Stir-fried And Not Shaken
By Terry Tan
Monsoon Books/ Paperback/256 pages and eight pages of photos/$23.50 before GST/Major bookstores
This is a fun and funny look at life in Singapore from the 1940s to the 1970s. There is no narrative arc as such. Instead, it is a collection of episodic anecdotes, each affectionately recounted in an easily digestible couple of pages.
Food writer and television chef Terry Tan, who was born in Singapore in 1942 and later moved to London in 1983, makes clear early on that this is not a chronicle of 'the horrors of war or its aftermath' but an idiosyncratic and deeply personal jaunt down memory lane.
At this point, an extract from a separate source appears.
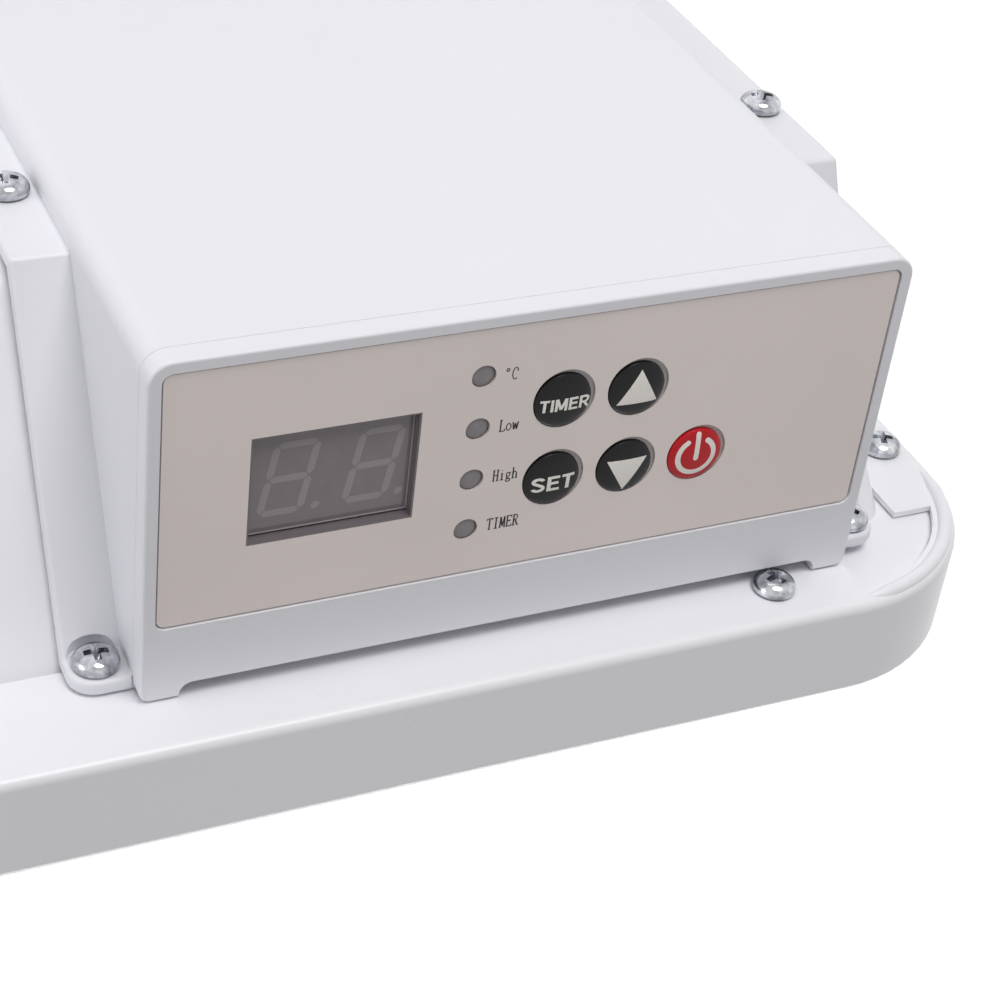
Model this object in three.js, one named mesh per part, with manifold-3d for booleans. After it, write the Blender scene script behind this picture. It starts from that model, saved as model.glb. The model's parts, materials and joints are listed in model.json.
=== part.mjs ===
// Wall panel convector heater with a control box on the upper right of its back.
//
// Millimetres. X runs to the right seen from the room, Y towards the wall and Z up.
// The origin is the middle of the back cover's flat rear face.

import * as THREE from 'three';
import { mergeVertices } from 'three/addons/utils/BufferGeometryUtils.js';
import Module from 'manifold-3d';

const wasm = await Module();
wasm.setup();

// ---------------------------------------------------------------- driving sizes

const PANEL_WIDTH = 600;
const PANEL_HEIGHT = 430;
const SEAT_GAP = 0.3; // between pieces that touch
const CUT_OVER = 1; // how far a cutting tool reaches past what it cuts
const TRIM_OVER = 20; // the same for the blocks that trim the control box
const SINK = 0.5; // how far a joined piece sinks into the one that it stands on

// front shell: one steel pan with folded rear flanges
const SHELL_DEPTH = 18;
const SHELL_SHEET = 1;
const CORNER_RADIUS = 30;
const BEND_RADIUS = 3;
const TOP_FLANGE = 20.1;
const SIDE_FLANGE = 13;
const CORNER_NOTCH = 29; // the flanges stop this far from the panel's sides
const CORNER_LIP = 4; // what is left of the flange round each corner

// outlet grille: louvres pressed into the front face
const LOUVRE_COLUMNS = 4;
const LOUVRE_ROWS = 5;
const LOUVRE_LENGTH = 122;
const LOUVRE_HEIGHT = 6;
const LOUVRE_BRIDGE = 12; // metal between two columns
const LOUVRE_PITCH = 11;
const LOUVRE_TOP_MARGIN = 32;
const LOUVRE_BLADE = 8;
const LOUVRE_TILT = 48; // degrees from the face

// back cover: a sheet with a raised middle
const COVER_SHEET = 0.8;
const COVER_EDGE_GAP = 3.5; // from the cover's edge to the panel's outline
const HUMP_HEIGHT = 50.3; // flat rear face above the flanges
const HUMP_TOP_RUN = 26.7; // how far the top and bottom slopes lean in
const HUMP_SIDE_RUN = 9;
const HUMP_CORNER = 5;
const HUMP_SHOULDER = 3.5;
const HUMP_GAP = 1.1; // between the hump's foot and the flanges

// inlet slots in the bottom slope and keyholes in the flat
const INLET_COUNT = 20;
const INLET_WIDTH = 6;
const INLET_PITCH = 20;
const INLET_LOW = 12; // above the flanges
const INLET_HIGH = 40;
const KEYHOLE_SPACING = 240;
const KEYHOLE_ABOVE = 120;
const KEYHOLE_HEAD_RADIUS = 5;
const KEYHOLE_NECK_RADIUS = 2.7;
const KEYHOLE_RISE = 11;

// control housing and bezel
const BOX_WIDTH = 115.8;
const BOX_LENGTH = 130;
const BOX_FROM_SIDE = 29.1;
const BOX_FROM_TOP = 10;
const BOX_PROUD = 6.9; // above the cover's flat
const BOX_WALL = 2.5;
const BOX_EDGE_RADIUS = 3.5;
const BOX_RIB_PITCH = 24;
const BOX_RIB_HEIGHT = 2;
const BOX_RIB_THICKNESS = 1.5;
const BOX_RIB_FREE = 12; // from the last rib to the cover's slope
const BEZEL_DEPTH = 3.7;
const BEZEL_EDGE = 1.2;
const BEZEL_LOWER_RADIUS = 1.6;
const BEZEL_FOOT = 5.7;
const BEZEL_NOTCH = 2.4;
const BEZEL_NOTCH_RADIUS = 2;
const BEZEL_SPIGOT = 4.5;
const SPIGOT_WALL = 1.5;
const SPIGOT_RADIUS = 1.5;
const EAR_WIDTH = 8.6;
const EAR_THICKNESS = 2.5;
const EAR_RADIUS = 4;
const EAR_SETBACK = 3.2; // behind the bezel's face
const EAR_SCREW_FRONT = 7.2;
const EAR_SCREW_PITCH = 47;
const EAR_SCREW_END = 9;
const SCREW_POCKET_RADIUS = 5;
const SCREW_POCKET_HEIGHT = 5.5;
const EAR_HOLE_DEPTH = 6; // below a screw's seat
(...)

'I prefer to perpetuate happier memories instead.'
Even his accounts of the Japanese soldiers are not about their cruelty but include an almost comic look at their propensity for bathing in public in loincloths.
Not surprisingly, a lot of his memories have to do with food, from his grandmother's flying fox curries to vanishing hawker fare such as keropok ubi (tapioca crisps) and tang hu lu (rock sugar bottle gourd).
Tan peppers his memoirs with a large assortment of mischievous cousins, colourful aunts and one very feisty grandmother. In his vignettes, they get into trouble, go on dates, gamble and battle with thieving neighbours, all to amusing effect.
There are also nuggets of trivia scattered throughout the book. I had always thought that lau pok car meant crappy old car, but found out from this book that Piak and Pok were actually the corrupted forms of Fiat and Ford.
Tan also offers glimpses into his own Peranakan heritage, Malay culture, the hard lives of samsui women and what it meant to live in a British colony.
Reading the memoir, you get a sense of the massive transformations that have taken place in Singapore in the past few decades, leaving you both heartened and with an inexplicable sense of loss.
If you like this, read: Sweet Mandarin by Helen Tse (2008, $21.03 without GST, major bookstores). Tse recounts her family history from life in a poor Chinese village to bustling Hong Kong to Britain, and how it is deeply intertwined with food.